The Hill and USA Today both agree that there is a broader lesson to be learned from this race about the 2014 elections. I’m much less certain. To begin with, special elections aren’t bellwethers, except when they are. If that doesn’t sound particularly helpful, well, it isn’t meant to.
As we might expect, wave elections are often preceded by surprising wins for the victorious side. In 1974, a number of surprising special election Democratic wins in historically Republican districts were the first signals that things were about to go massively awry for the GOP, and played a role in convincing Richard Nixon to resign. In 1994, Democrats lost historically Democratic districts in Kentucky and Oklahoma. In 2008, GOP losses in Illinois, Mississippi and Louisiana seemingly presaged the rout in the fall.

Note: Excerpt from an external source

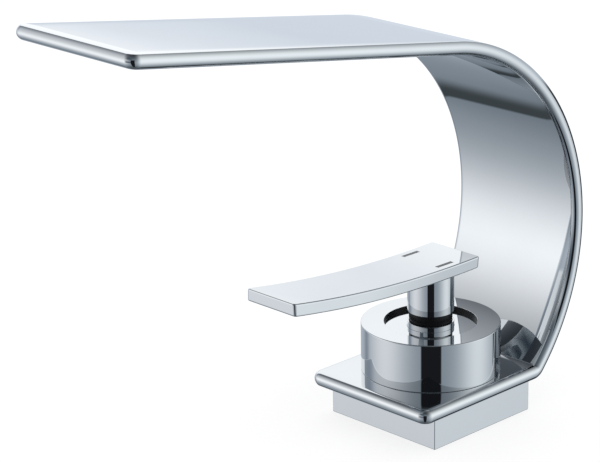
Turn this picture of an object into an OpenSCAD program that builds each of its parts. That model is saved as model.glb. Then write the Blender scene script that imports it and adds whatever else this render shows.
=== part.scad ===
// Single-lever basin faucet: a flat ribbon spout folded into an open C, its lower leaf clamped
// between a square base block and a round valve housing, with a flat lever on top of the housing.
// +Z is up, the spout points to -Y, and the origin is the middle of the base block's underside.

/* [Base block] */
// Width and depth of the square base block
base_w = 50; // [48:0.5:60]
// Height of the base block
base_h = 12.2; // [11:0.1:16]
// Tapping radius of the two hose inlets, for an M10 x 1 thread
inlet_r = 4.5; // [4:0.1:4.8]
// Depth of the inlet threads
inlet_depth = 7; // [5:0.5:7.5]
// Distance of each inlet from the middle, across the faucet
inlet_x = 7.5; // [6.5:0.1:8.5]
// Distance of both inlets in front of the middle
inlet_y = 4.5; // [4:0.1:5.5]
// Tapping radius of the mounting stud's hole, for M8
stud_r = 3.4; // [3:0.1:3.8]
// Depth of the stud's hole
stud_depth = 7.5; // [5:0.5:8]
// Distance of the stud's hole behind the middle
stud_y = 10; // [6:0.5:12]

/* [Spout ribbon] */
// Width of the ribbon
ribbon_w = 56.5; // [54:0.5:66]
// Thickness of the ribbon, whose edges are fully rounded
ribbon_t = 5; // [4.8:0.1:6.4]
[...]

But sometimes waves aren’t preceded by surprising wins. In 2006, the GOP managed to hang on to a seat with a badly flawed candidate in southern Ohio, and kept a San Diego-based district that many saw as a test of Democrats’ chances in the fall. In 2010, the GOP lost a special election in southwestern Pennsylvania that had been trumpeted as the only district won by both John Kerry and John McCain.
Of course, there are also special election upsets that herald nothing. Democrats were riding high in 2004 after winning special elections in South Dakota and central Kentucky, but all of that amounted to nothing in the fall.